No daily/sprint code changes, release management, emergency approvals and the like. It works pretty well, no major outages and the site kept taking orders.

Source: worked on high-traffic e-commerce infrastructure around US Black Fridays/Cyber Monday shopping days.


That is the time of year when the vast majority of our business occurs. The systems must be as bug free as possible, so no changes are allowed unless a bug pops up that is mission critical. If that were to happen it would involve huge meetings with tons of conversations and dozens of eyes looking at it, even if it is a simple change on one line of code.
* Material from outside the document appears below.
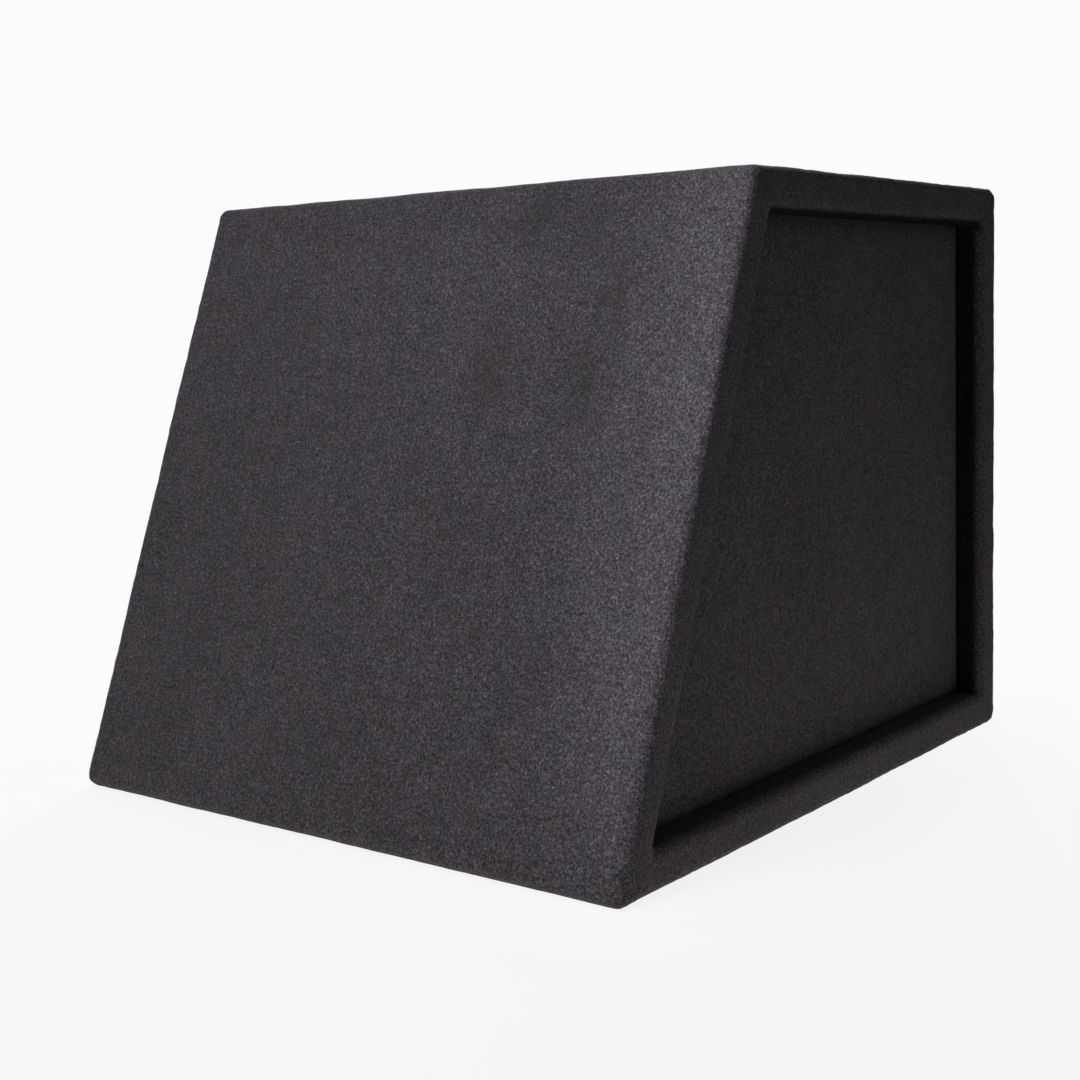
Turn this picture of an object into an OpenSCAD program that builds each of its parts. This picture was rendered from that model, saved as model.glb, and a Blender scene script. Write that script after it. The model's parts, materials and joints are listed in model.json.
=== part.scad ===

No code changes pushed to production is what I've experienced in such places as a risk mitigation strategy, not that everyone is sitting around twiddling thumbs. Every hour of downtime between Black Friday and Christmas will cost a lot of revenue, and sometimes the company will be working with a skeleton crew for a huge chunk of that time,which makes fixes take longer as a bonus. So why risk it?


This was standard protocol in my org at Microsoft as well. The time was suppose to be spend reviewing tech debt/the years oncall issues and come up with plans for them.